Sen. Chris Murphy (D-Conn.) is leading an effort to require more parents to learn the risks of not vaccinating their children if they decide to seek religious or personal exemptions.
Murphy, who is a member of the Senate health committee, announced legislation Friday that he said would ask states to make it tougher for parents to refuse vaccinations for diseases like the measles.
Under the bill, states would be told to educate parents of the “importance of vaccinations” or to require doctors visits before parents can seek non-medical exemptions for their children. States that don’t comply would lose 5 percent of their federal vaccination budgets.
“The irony is that if you get a medical exemption, you actually have to visit your doctor, and get your doctor to fill out a form. But if you want a philosophical or religious exemption, all you have to do is simply sign your name,” Murphy said at a speech Friday at the Connecticut Children’s Medical Center.

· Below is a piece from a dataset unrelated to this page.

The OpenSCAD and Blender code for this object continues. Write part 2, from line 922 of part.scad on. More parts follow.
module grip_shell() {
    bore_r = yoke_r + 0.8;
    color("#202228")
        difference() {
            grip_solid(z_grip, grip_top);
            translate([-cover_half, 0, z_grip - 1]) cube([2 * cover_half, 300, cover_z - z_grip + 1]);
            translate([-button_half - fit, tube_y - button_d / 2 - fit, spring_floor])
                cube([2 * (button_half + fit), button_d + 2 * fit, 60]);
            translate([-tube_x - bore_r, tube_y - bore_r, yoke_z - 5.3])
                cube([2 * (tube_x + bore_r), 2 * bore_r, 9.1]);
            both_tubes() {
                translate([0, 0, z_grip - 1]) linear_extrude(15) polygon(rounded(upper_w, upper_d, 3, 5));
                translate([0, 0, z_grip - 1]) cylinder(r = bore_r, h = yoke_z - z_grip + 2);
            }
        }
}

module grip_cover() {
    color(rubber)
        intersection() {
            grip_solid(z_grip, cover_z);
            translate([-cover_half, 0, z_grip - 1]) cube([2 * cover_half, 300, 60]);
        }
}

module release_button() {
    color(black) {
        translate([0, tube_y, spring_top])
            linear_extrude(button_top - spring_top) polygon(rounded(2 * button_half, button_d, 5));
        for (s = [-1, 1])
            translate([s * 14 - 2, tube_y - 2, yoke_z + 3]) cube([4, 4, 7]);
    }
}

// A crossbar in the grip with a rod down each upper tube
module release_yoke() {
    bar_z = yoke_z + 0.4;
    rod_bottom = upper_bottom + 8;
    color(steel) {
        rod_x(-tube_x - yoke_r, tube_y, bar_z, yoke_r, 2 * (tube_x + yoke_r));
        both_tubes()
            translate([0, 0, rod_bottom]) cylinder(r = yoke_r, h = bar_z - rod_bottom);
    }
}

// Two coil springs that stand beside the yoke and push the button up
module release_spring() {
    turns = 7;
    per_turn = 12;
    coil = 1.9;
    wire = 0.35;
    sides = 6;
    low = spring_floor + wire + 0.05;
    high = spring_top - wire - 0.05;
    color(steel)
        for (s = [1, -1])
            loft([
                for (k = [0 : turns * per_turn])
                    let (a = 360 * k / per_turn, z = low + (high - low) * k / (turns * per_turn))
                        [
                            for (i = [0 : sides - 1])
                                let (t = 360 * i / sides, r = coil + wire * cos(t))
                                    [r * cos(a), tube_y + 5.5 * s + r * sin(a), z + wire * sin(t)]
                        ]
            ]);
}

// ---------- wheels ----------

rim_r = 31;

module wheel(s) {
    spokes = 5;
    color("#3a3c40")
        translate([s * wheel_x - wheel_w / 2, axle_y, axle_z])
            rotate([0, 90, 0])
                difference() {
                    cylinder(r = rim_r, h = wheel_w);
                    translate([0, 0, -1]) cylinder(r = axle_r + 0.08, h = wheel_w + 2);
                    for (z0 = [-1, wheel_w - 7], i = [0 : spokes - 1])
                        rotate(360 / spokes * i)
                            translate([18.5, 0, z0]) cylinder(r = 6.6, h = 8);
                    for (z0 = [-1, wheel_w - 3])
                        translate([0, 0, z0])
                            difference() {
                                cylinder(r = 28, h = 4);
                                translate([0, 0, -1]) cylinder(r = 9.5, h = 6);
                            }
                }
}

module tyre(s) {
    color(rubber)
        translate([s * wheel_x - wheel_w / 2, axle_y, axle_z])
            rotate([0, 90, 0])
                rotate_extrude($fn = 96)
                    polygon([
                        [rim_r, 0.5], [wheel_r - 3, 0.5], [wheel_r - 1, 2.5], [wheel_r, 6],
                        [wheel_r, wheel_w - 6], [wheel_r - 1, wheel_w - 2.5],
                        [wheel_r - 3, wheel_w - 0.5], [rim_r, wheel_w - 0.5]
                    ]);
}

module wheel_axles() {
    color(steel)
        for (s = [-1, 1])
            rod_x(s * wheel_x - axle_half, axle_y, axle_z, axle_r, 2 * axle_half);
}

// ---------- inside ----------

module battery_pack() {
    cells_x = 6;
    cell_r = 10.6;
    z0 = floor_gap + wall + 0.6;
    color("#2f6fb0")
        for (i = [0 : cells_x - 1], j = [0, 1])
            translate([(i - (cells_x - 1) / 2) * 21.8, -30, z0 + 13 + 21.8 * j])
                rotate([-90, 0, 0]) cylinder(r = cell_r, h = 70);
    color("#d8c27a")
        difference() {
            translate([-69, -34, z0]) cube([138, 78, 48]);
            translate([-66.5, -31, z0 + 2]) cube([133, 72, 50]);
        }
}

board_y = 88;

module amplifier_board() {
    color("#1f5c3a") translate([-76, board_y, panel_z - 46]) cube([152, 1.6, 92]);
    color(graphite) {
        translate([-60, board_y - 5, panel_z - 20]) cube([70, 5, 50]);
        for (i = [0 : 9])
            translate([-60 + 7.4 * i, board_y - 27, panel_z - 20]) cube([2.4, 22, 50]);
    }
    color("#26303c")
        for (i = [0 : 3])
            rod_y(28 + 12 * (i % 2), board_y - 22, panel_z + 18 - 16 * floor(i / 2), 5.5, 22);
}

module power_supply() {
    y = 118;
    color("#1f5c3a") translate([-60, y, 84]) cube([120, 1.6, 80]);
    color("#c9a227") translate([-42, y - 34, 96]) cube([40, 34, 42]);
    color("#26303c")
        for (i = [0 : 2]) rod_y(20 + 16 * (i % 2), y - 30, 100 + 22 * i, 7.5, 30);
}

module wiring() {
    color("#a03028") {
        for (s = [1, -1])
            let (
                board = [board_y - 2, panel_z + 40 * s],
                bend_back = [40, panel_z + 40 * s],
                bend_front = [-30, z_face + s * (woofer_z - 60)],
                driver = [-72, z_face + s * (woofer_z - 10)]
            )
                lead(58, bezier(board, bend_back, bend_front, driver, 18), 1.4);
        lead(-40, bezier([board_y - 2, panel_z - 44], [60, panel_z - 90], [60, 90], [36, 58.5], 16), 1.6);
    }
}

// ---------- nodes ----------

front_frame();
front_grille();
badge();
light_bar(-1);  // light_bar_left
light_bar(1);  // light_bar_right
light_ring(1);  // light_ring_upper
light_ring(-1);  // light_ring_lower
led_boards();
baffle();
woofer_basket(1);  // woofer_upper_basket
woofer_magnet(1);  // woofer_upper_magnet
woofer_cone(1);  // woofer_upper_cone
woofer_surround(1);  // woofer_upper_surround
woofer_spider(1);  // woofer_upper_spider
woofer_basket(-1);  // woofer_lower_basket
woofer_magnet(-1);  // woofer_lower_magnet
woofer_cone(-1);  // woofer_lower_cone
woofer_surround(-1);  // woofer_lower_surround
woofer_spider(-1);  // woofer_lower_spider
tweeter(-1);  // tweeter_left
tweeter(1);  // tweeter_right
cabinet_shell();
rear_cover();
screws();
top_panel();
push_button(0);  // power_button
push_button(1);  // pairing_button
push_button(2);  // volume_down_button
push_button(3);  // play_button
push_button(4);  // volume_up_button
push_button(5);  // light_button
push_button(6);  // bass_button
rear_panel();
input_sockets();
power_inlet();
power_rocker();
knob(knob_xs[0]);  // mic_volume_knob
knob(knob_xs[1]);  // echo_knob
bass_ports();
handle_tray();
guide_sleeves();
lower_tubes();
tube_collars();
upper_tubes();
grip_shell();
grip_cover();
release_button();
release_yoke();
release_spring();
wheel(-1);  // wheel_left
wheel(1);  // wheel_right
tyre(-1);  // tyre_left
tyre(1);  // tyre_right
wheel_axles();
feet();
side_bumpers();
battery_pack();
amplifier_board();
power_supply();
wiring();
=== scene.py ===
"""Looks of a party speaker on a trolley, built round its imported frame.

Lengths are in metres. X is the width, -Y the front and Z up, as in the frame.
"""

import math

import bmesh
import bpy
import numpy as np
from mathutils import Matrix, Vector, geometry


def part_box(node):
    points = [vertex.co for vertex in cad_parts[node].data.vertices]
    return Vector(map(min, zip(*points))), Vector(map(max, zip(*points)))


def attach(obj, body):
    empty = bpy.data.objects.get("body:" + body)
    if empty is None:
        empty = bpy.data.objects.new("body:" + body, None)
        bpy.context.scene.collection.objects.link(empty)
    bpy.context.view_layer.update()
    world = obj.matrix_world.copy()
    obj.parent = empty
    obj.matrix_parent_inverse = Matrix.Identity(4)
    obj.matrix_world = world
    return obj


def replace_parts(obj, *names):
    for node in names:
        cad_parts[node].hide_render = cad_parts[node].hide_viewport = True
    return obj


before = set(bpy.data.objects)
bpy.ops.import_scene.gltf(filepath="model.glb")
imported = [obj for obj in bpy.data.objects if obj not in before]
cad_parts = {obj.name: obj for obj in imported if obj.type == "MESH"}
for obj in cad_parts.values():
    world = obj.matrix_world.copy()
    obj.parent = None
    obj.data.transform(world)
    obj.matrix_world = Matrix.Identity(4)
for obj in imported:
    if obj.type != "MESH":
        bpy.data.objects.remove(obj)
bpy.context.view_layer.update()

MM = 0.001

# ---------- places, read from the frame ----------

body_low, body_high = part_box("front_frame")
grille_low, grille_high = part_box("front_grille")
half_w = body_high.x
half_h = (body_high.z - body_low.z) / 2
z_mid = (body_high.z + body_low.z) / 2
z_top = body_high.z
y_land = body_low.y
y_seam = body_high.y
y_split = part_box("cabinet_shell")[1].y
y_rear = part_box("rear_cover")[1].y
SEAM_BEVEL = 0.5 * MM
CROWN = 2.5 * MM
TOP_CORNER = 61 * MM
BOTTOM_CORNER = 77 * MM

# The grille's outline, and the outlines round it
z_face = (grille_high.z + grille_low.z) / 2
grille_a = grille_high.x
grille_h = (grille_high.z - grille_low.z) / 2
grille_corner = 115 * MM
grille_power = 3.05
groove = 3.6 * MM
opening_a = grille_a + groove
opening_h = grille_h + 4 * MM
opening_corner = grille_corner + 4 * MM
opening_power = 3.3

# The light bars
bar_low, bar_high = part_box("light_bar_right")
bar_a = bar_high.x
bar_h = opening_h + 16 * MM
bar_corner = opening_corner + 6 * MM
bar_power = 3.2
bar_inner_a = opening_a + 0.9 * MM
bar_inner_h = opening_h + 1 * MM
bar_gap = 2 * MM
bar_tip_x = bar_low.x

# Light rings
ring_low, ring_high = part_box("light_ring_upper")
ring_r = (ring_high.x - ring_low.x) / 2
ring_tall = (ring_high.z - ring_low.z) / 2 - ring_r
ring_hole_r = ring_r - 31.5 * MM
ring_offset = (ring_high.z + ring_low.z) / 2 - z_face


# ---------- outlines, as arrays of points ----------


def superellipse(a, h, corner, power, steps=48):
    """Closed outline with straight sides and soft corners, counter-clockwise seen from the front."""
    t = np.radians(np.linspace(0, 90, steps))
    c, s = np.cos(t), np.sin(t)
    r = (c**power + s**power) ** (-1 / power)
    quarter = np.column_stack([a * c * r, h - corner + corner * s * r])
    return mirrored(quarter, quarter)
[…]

He introduced the legislation alongside State Sen. Matt Ritter, who is working to tighten the state’s vaccine laws through the Hartford legislature.
The educational outreach would help counteract the misinformation stemming from “really bad science” that has some parents believing that vaccines are linked to autism, Murphy said.
But he stressed that the legislation wouldn’t be “heavy-handed,” adding that the bill would “give incentives” and create guidelines but not force states to completely eliminate non-medical exemptions.
Fears about the growing “anti-vaccination” movement have swelled nationwide after more than 100 people — mostly unvaccinated — contracted the measles in the last several months. Last year marked the highest number of measles cases in more than a decade, with health officials warning of a resurgence of the potentially fatal disease.
“We need to nip this bad science in the bud right now before it gets too late. Because the trend lines, unfortunately, are working in the wrong direction,” he said.